If Jesus’ teaching is not supposed to be embodied by the nation-state, however, what is its purpose and does this not leave the public square to malevolent forces, as Kruger suggests? Jesus’ teaching is indeed directed at a particular body of people who are supposed to embody it publicly, and that is the community explicitly committed to follow and structure social life around the living presence of Jesus; this is the church. The New Testament even suggests the language of nationhood is appropriate for this body as a new nation is being formed around the person of Jesus who commands the allegiance that modern nation-states claim for themselves. 

Kruger’s vision of the Church of England’s parish system is where ‘we are all members, we all belong, even if you never set foot in your church from one year to the next, even if you don’t believe in its teachings, it is your church, and you are its member.’ This is a million miles away from the vision of the New Testament where entry into this newly formed community implies active repentance and a collision with the ways of the world represented by mere ‘values.’ If that makes me part of ‘another eccentric denomination’ according to Kruger, then so be it. 

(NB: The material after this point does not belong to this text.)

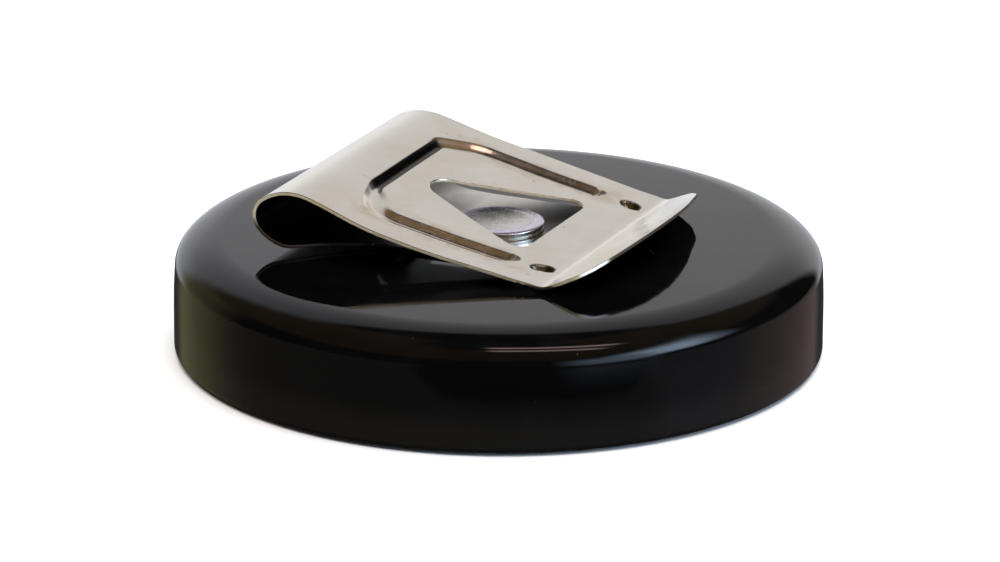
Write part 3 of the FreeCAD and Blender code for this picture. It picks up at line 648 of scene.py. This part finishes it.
def press(u, v):
    """How far the strip is pressed in at a point of the flat blank (positive goes inwards)."""
    x = np.interp(u, UP_U, UP_X)
    x = np.where(u < PU[MID], -99.0, x)
    p = np.c_[x, v]
    best = np.full(len(x), 1e9)
    along = np.zeros(len(x))
    total = 0.0
    marks = [0.0]
    for a, b in zip(GROOVE[:-1], GROOVE[1:]):
        d, t = seg_dist(p, a, b)
        along = np.where(d < best, total + t, along)
        best = np.minimum(best, d)
        total += math.dist(a, b)
        marks.append(total)
    within = inside(GROOVE, p)
    # the channel is narrow and sharp across the loop side, wide along the sides
    cross = smooth01((along - 15.6) / 3.4) * smooth01((34.0 - along) / 1.2)
    w_in = 1.12 + (0.62 - 1.12) * cross
    w_out = 1.55 + (0.95 - 1.55) * cross
    w = w_in + (w_out - w_in) * np.where(within, 0.0, smooth01(best / 0.35))
    q = best / w
    # blunt, slightly pointed ends
    end = np.where(v < 0, 5.7, 5.0)
    past = np.clip(x - end, 0, None)
    vc = np.where(v < 0, -10.75 + 0.10 * past, 11.1 - 0.10 * past)
    q_end = np.sqrt((past / 1.2) ** 2 + (np.abs(v - vc) / 1.2) ** 2)
    q = np.where(x > end, q_end, q)
    q = np.where(x >= 7.4, 9.0, q)
    prof = np.where(q < 1, 0.5 + 0.5 * np.cos(np.pi * np.clip(q, 0, 1) ** 1.35), 0.0)
    depth = GROOVE_D * prof
    # two oval pits near the lip
    for px, py, lean in PITS:
        ex, ey = (x - px) / 1.36, (v - py - lean * (x - px)) / 0.86
        q = np.sqrt(ex ** 2 + ey ** 2)
        depth = depth + 0.60 * np.where(q < 1, 0.5 + 0.5 * np.cos(np.pi * np.clip(q, 0, 1) ** 1.7), 0.0)
    # one small knock on the lip, and a shallow swell round the channel on the loop side
    swell = np.where(x > -90, np.exp(-((x + 12.6) / 1.1) ** 2) * smooth01((v + 11.5) / 3.0) * smooth01((12.0 - v) / 3.0), 0.0)
    depth = depth - 0.035 * swell
    q = np.hypot((x - 14.1) / 0.9, v - 4.4) / 0.75
    depth = depth + 0.10 * np.where(q < 1, 0.5 + 0.5 * np.cos(np.pi * np.clip(q, 0, 1)), 0.0)
    return depth


def on_strip(u, v, t):
    """Points in space for points (u, v) of the blank, at a height t off the middle of the sheet."""
    c = np.c_[np.interp(u, PU, PQ[:, 0]), np.interp(u, PU, PQ[:, 1])]
    n = np.c_[np.interp(u, PU, PN[:, 0]), np.interp(u, PU, PN[:, 1])]
    n /= np.linalg.norm(n, axis=1)[:, None]
    h = t - press(u, v)
    q = c + n * h[:, None]
    return np.c_[q[:, 0], v, q[:, 1]]


def resample(loop, step):
    """Points along a closed loop at nearly even spacing, keeping its corners close."""
    p = np.array(loop + [loop[0]], float)
    s = np.r_[0, np.cumsum(np.linalg.norm(np.diff(p, axis=0), axis=1))]
    n = max(8, int(round(s[-1] / step)))
    t = np.linspace(0, s[-1], n, endpoint=False)
    return np.c_[np.interp(t, s, p[:, 0]), np.interp(t, s, p[:, 1])]


def loop_normals(p):
    d = np.roll(p, -1, 0) - np.roll(p, 1, 0)
    d /= np.linalg.norm(d, axis=1)[:, None]
    return np.c_[d[:, 1], -d[:, 0]]


def inside(poly, pts):
    """Even-odd test for many points."""
    x, y = pts[:, 0], pts[:, 1]
    res = np.zeros(len(pts), bool)
    n = len(poly)
    for i in range(n):
        x0, y0 = poly[i]
        x1, y1 = poly[(i + 1) % n]
        if y0 == y1:
            continue
        c = (y > min(y0, y1)) & (y <= max(y0, y1))
        res ^= c & (x < x0 + (y - y0) / (y1 - y0) * (x1 - x0))
    return res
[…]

To suggest that this alternative vision cedes the ‘public square’ to malevolent forces also betrays a lack of imagination around the public nature of the church. It is assumed that if Christians retreat from the ambition to explicitly and directly make our nation-state Christian then we relegate our religion to the realm of the ‘private’ and succumb to the worst elements of Enlightenment fears about religion in the public square. The earliest Christians had no explicit desire to ‘transform the Roman empire and make it Christian’ but simply took Jesus at his word on wealth, forgiveness, welcome of the stranger and proclamation of salvation and the life made possible by Jesus’ death and resurrection. This was their public witness and it just so happened that it utterly transformed the communities in which these followers of Jesus were situated at the same time. This vision certainly has a place for Christians engaging in politics as Kruger has in debates on assisted suicide for instance, exposing the shaky foundations of any form of life not founded on the life made possible in Jesus. This is most appropriately done, however, without reaching for language that implied the state has salvific qualities, language Christian teaching rightly reserves only for God himself.